Não se trata de uma associação de conveniência. Afonso é um homem genuinamente crente e os cónegos regrantes acreditam
verdadeiramente na mais alta legitimidade da tarefa que tinham a cumprir:
conseguir terras para a cristandade, converter infiéis, educar e reformar em
Deus. São as duas faces da mesma moeda: enquanto Afonso Henriques e os
seus homens se batem no campo de batalha, os monges rezam em Santa Cruz pela
vitória portuguesa no bom combate. O
próprio Afonso terá dito um dia que
as orações de Teotónio valiam mais do que a força do seu braço. O prior torna-se
seu amigo pessoal, conselheiro e confessor. Diz-se que é ele quem doma os
ímpetos mais cruéis do rei e que este lhe obedece sem contestação, chegando,
por ordem do padre, a libertar prisioneiros de guerra moçárabes e, portanto, cristãos.
Mais confiante do que nunca nas suas capacidades e acreditando ter Deus do seu
lado, Afonso prossegue em combate
contínuo. Em 1137, na batalha de
Cerneja, vence as tropas galego-leonesas e coloca um ponto final nas aspirações
do primo Afonso VII de submeter o Condado
Portucalense ao seu domínio imperial. Dois anos depois, em Ourique, diz-se que triunfa em
inferioridade numérica sobre cinco reis mouros num combate decisivo, após o
qual se passa a auto-intitular rei de Portugal. Mas este é de todos os
episódios o mais lendário. A data
atribuída à batalha, 25 de Julho, parece forjada para coincidir com o Dia de
Santiago, o Mata-Mouros. O lugar
onde aconteceu permanece um mistério, sabendo-se que há pelo menos três
Ouriques possíveis: um em Leiria, outro no Ribatejo e outro no Alentejo.

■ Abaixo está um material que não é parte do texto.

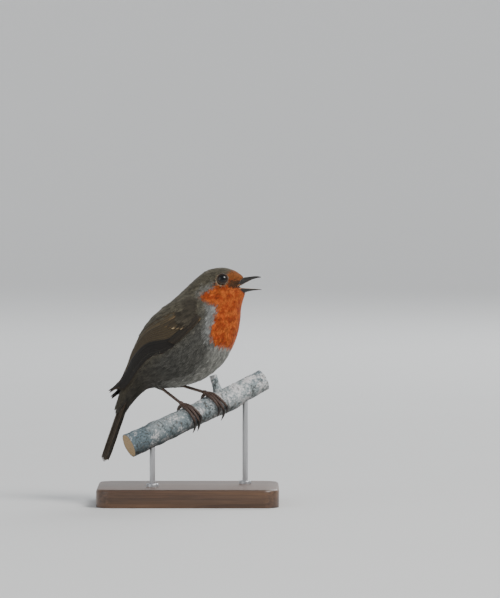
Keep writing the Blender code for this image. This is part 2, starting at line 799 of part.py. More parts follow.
def make_perch():
    """Makes the branch and the short sawn side shoot at its fork."""
    perch = perch_tube("perch")
    foot = perch_point(STUB_STATION, STUB_TURN, -STUB_FOOT)
    outward = PERCH_TOP * math.cos(STUB_TURN) + PERCH_NEAR * math.sin(STUB_TURN)
    heading = outward * math.cos(STUB_LEAN) + PERCH_AXIS * math.sin(STUB_LEAN)
    distances = np.linspace(0.0, STUB_LENGTH + STUB_FOOT, 9)
    path = [foot + heading * distance for distance in distances]
    radii = [STUB_RADIUS + STUB_FLARE * math.exp(-far / STUB_FLARE_LENGTH) for far in distances]
    combine(perch, tube("side_shoot", path, radii, material("bark"), 12), "UNION")


def make_stand():
    """Makes the flat base and the two rods that carry the perch."""
    length, width, height = BASE_SIZE
    data = bmesh.new()
    corners = []
    for quarter in range(4):
        centre_x = (length / 2 - BASE_CORNER) * (1 if quarter in (0, 3) else -1)
        centre_y = (width / 2 - BASE_CORNER) * (1 if quarter in (0, 1) else -1)
        for step in range(7):
            turn = math.pi / 2 * (quarter + step / 6)
            x = centre_x + BASE_CORNER * math.cos(turn)
            y = centre_y + BASE_CORNER * math.sin(turn)
            corners.append(data.verts.new((x, y, 0.0)))
    floor = data.faces.new(corners)
    raised = bmesh.ops.extrude_face_region(data, geom=[floor])["geom"]
    top = [item for item in raised if isinstance(item, bmesh.types.BMVert)]
    bmesh.ops.translate(data, vec=(0.0, 0.0, height), verts=top)
    base = new_object("stand_base", data, material("base", 0.4))
    bevel = base.modifiers.new("chamfer", "BEVEL")
    bevel.width = BASE_CHAMFER * MM
    bevel.segments = 1
    bevel.limit_method = "ANGLE"
    bevel.angle_limit = math.radians(60)
    clearance = perch_tube("perch_room", GAP)
    for name, station in ROD_STATIONS.items():
        head = perch_core(station)
        path = [(head[0], head[1], level) for level in (height + GAP, head[2])]
        rod = tube(name, path, (ROD_RADIUS, ROD_RADIUS), material("rod", 0.3, 1.0), 16)
        combine(rod, clearance)


def main():
    """Clears the scene and makes the whole model."""
    for old in list(bpy.data.objects):
        bpy.data.objects.remove(old, do_unlink=True)
    make_head()
    make_bill()
    make_trunk()
    make_wings()
    tail_blade("tail")
    make_legs()
    make_perch()
    make_stand()


if __name__ == "__main__":
    main()
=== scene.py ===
"""A European robin singing on a cut length of branch: the finished look of a museum model.

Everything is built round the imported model, in its frame, whose origin is the middle of the
display stand's underside. Sizes are in millimetres and scaled where a mesh is made. The bird
has its own axes, forward, out to its left, and up, which the heading turns into the frame's.
"""

import logging
import math
from dataclasses import dataclass, field
from enum import Enum
from typing import Any, Callable, Mapping, Protocol, Sequence

import bmesh
import bpy
import numpy as np
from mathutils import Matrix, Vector, noise


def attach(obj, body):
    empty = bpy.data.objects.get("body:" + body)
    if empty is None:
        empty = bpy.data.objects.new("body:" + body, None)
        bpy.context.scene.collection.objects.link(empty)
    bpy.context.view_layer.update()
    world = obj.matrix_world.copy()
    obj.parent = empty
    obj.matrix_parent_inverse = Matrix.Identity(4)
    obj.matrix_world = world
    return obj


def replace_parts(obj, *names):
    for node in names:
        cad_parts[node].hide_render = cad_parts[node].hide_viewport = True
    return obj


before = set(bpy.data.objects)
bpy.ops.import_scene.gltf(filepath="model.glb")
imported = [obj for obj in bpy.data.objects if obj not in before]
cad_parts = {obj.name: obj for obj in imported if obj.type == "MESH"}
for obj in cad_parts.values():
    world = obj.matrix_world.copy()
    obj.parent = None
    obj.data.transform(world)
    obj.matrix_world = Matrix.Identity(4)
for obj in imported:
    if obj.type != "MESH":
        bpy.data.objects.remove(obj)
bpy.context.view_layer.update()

MM = 0.001
BODY = "root"
HEADING = math.radians(-8.0)
LOG = logging.getLogger("robin")

Array = np.ndarray
Random = np.random.Generator
Piece = bpy.types.Object
Material = bpy.types.Material
Colour = tuple[float, float, float]


class Side(Enum):
    """The bird's two sides, as the sign of the way out from its midline."""

    RIGHT = -1
    LEFT = 1


class Slot(Enum):
    """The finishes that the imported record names."""

    FEATHERS = "feathers"
    FLIGHT = "flight_feathers"
    BILL = "bill"
    MOUTH = "mouth"
    EYE = "eye"
    LEG = "leg_skin"
    CLAW = "claw"
    BARK = "bark"
    WOOD = "stand_wood"
    METAL = "stand_metal"


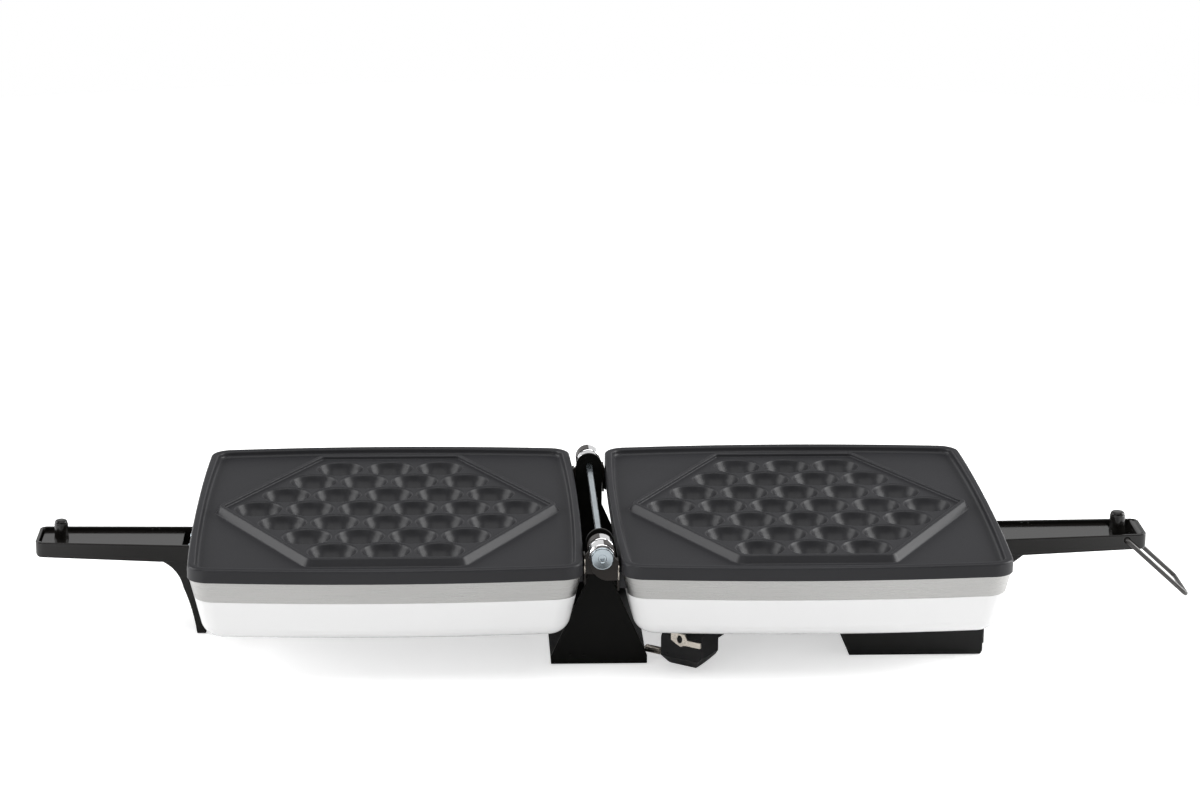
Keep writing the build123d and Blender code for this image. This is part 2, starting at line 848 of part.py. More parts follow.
# Hinge pin with its dimpled head in front
with BuildPart() as hinge_pin:
    pin_front = pin_head_face - pin_head_thickness
    pin_rear = pin_nut_face + pin_nut_thickness + pin_end_length
    with BuildSketch(facing_front(pin_head_face)):
        with Locations((0, hinge_height)):
            Circle(pin_head_radius)
    extrude(amount=pin_head_thickness)
    with BuildSketch(facing_front(pin_rear)):
        with Locations((0, hinge_height)):
            Circle(pin_radius)
    extrude(amount=pin_rear - pin_head_face)
    with BuildSketch(facing_front(pin_front)):
        with Locations((0, hinge_height)):
            Circle(pin_dimple_radius)
    extrude(amount=-pin_dimple_depth, mode=Mode.SUBTRACT)
hinge_pin.part.label = "hinge_pin"
export_step(hinge_pin.part, "parts/hinge_pin.step")

with BuildPart() as hinge_pin_nut:
    with BuildSketch(facing_front(pin_nut_face + pin_nut_thickness)):
        with Locations((0, hinge_height)):
            Circle(pin_head_radius)
            Circle(pin_radius + pin_hole_clearance, mode=Mode.SUBTRACT)
    extrude(amount=pin_nut_thickness)
hinge_pin_nut.part.label = "hinge_pin_nut"
export_step(hinge_pin_nut.part, "parts/hinge_pin_nut.step")

with BuildPart() as hinge_spacer:
    with BuildSketch(facing_front(stand_front)):
        with Locations((0, hinge_height)):
            Circle(spacer_radius)
            Circle(knuckle_bore, mode=Mode.SUBTRACT)
    extrude(amount=spacer_length)
hinge_spacer.part.label = "hinge_spacer"
export_step(hinge_spacer.part, "parts/hinge_spacer.step")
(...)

E, finalmente, o primeiro relato da alegada aparição de Jesus Cristo na
cruz, rodeado de anjos, garantindo a Afonso,
antes do combate, que venceria, surge apenas no século XIV, quando Portugal
voltaria a lutar pela independência diante de Castela, para convenientemente
caucionar a soberania nacional com um pretenso desígnio divino. Duma forma ou
doutra, e porque, uma vez mais, a lenda é muitas vez mais útil do que a
História, a batalha de Ourique ocuparia para sempre um lugar central na
mitologia portuguesa. E, até hoje, é recordada no coração da bandeira nacional, onde cinco escudetes representam os
reis mouros derrotados naquele dia de Julho, cada um deles brilhando com cinco
besantes, simbolizando as cinco chagas do Cristo crucificado que teria
encorajado o rei à vitória». In Alexandre Borges, Histórias Secretas de
Reis Portugueses, Casa das Letras, Lisboa, 2012, ISBN 978-972-46-2131-9.